There is one argument I do want to pick up at some point, which is the one that suggests that there is a particular item of clothing or accessory that is RIGHT, right for a particular person at a particular time. That it is in some way WHO they are, not an add-on to the personality but a key to it.

Men being afraid of ridicule:

Men are always afraid of being ridiculed by women. It is, I suspect, the ultimate emasculation. Being ridiculed by other men is also bad - unless it is the man being ridiculed who is controlling the ridicule. There is a line, are rather a pair of lines in the poet Martin Bell, in one of his Don Senilio poems about old age that go:

'It doesn't do to laugh at Don Senilio / He'll time the laughs himself.'

I'm quoting from memory but it's pretty close.

Dream on, Don Senilio, I mutter. (And so, inwardly, does Don Senilio).

dana said...

Women are also afraid of ridicule.

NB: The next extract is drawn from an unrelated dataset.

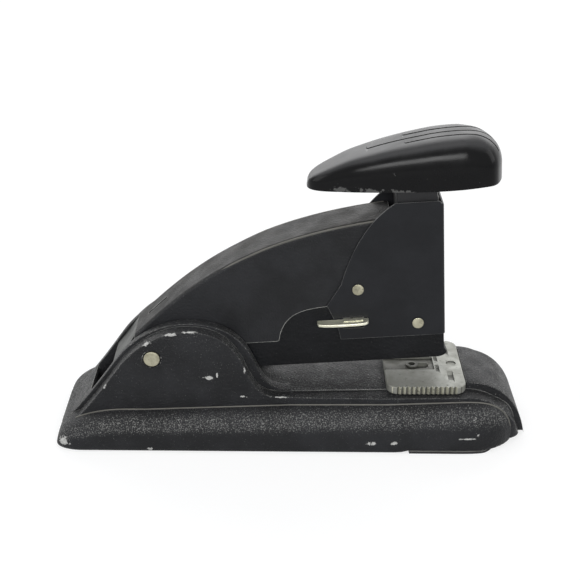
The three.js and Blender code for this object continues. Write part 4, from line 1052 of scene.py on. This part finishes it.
def roundedBox(x0, x1, half, radius):
    corners = [(x1 - radius, -half + radius, -90), (x1 - radius, half - radius, 0),
               (x0 + radius, half - radius, 90), (x0 + radius, -half + radius, 180)]
    return [p for cx, cy, a in corners for p in arc(cx, cy, radius, a, a + 90, 14)]


def cutDies(top):
    s, deep = anvilSizes, dies["deep"]
    tools = []
    for side in (-1, 1):
        for name, ahead in (("inward", 0), ("outward", s["travel"])):
            width, inner, outer = dies[name]
            reach = (outer - inner) / 2
            radius = (reach ** 2 + deep ** 2) / (2 * deep)
            middle = (s["groove"] + ahead, side * (inner + outer) / 2, top + radius - deep)
            tools.append(rodOf(radius, middle, width, "X", 128))
    return tools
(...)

From other women/girls, it cuts at who you are. From men/boys, it means you don't qualify for the marriage/motherhood market. Each is feared, both together are devastating.

No wonder we become clones in our youth. Quitting the meat market is confusing, because for the first time since adolescence, the rules have changed. But once you get there and gain some equilibrium, it's wonderful.

Off to order Linda's book.

George S said...

I'm sure that's true about women too, Dana, but as genders would have it, you wouldn't talk about women being exactly emasculated by ridicule. I suspect that the same word, and a very similar experience, has different chains of associations for men and women.

But much more to think about as and when I can.